A group of current and former college athletes has filed a lawsuit against the NCAA, challenging its policy that allowed Thomas to compete in women’s events during the 2022 championships.

The suit, filed earlier this month, claims the NCAA violated Title IX rights by permitting Thomas to race against biological females. It argues Thomas, who previously swam for the University of Pennsylvania men’s team for three years before transitioning, held an unfair physical advantage.

Scanlan, who is not involved in the lawsuit but supports the action, described feeling discriminated against and unable to voice concerns about having to undress alongside Thomas. The NCAA offered “no opportunity” for discussion, instead suggesting athletes seek “psychological services” if troubled by the policy, Scanlan said.

“The girls were told that they had to undress in a locker room with a man that they were not comfortable doing so,” she said.

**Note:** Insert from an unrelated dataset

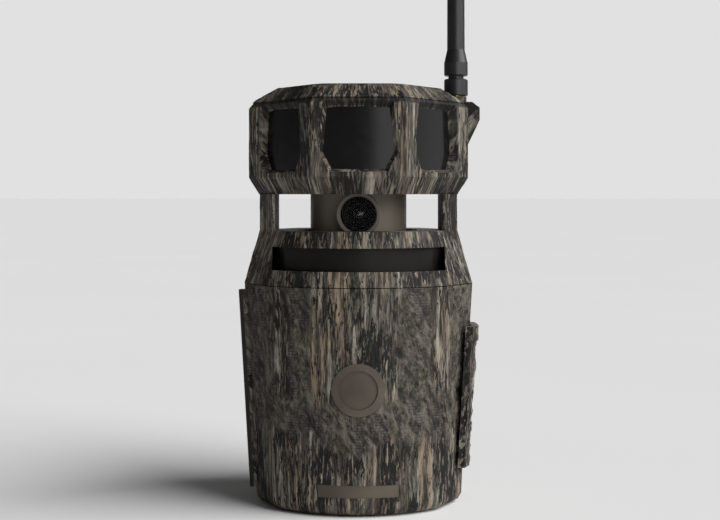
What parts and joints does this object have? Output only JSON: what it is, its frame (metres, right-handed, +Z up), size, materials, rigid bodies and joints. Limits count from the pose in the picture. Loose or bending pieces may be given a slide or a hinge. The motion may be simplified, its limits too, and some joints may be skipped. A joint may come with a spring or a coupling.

Scanlan believes allowing transgender females into women’s sports will “take away the integrity of the sport” by incentivizing coaches to recruit more male athletes who identify as women. Like when Lance Armstrong was stripped of cycling titles for doping, Scanlan argues Thomas’ medal and records should be reassigned with “asterisks.”

“If we’re going to have women’s sports, they need to be protected,” Scanlan stated. “I really don’t see this as being something that is that different from [doping].”

The lawsuit comes as several states have enacted laws restricting transgender athletes from competing in school sports based on their gender identity rather than biological sex at birth.

Proponents argue the laws ensure fair competition, while critics condemn them as discriminatory. The ACLU of Ohio notes that as of last March, only around 34 openly transgender athletes competed across all collegiate levels nationwide.

Scanlan countered those low participation numbers are not the only metric of concern, pointing to younger students displaced by transgender athletes before reaching college.

“If you play a sport in high school, your goal is to play at the NCAA level. So we need to make sure the NCAA sets that message,” Scanlan said. “It’s not Lia’s fault that Lia was competing on our team. It really is the fault of the people who put this policy into place.”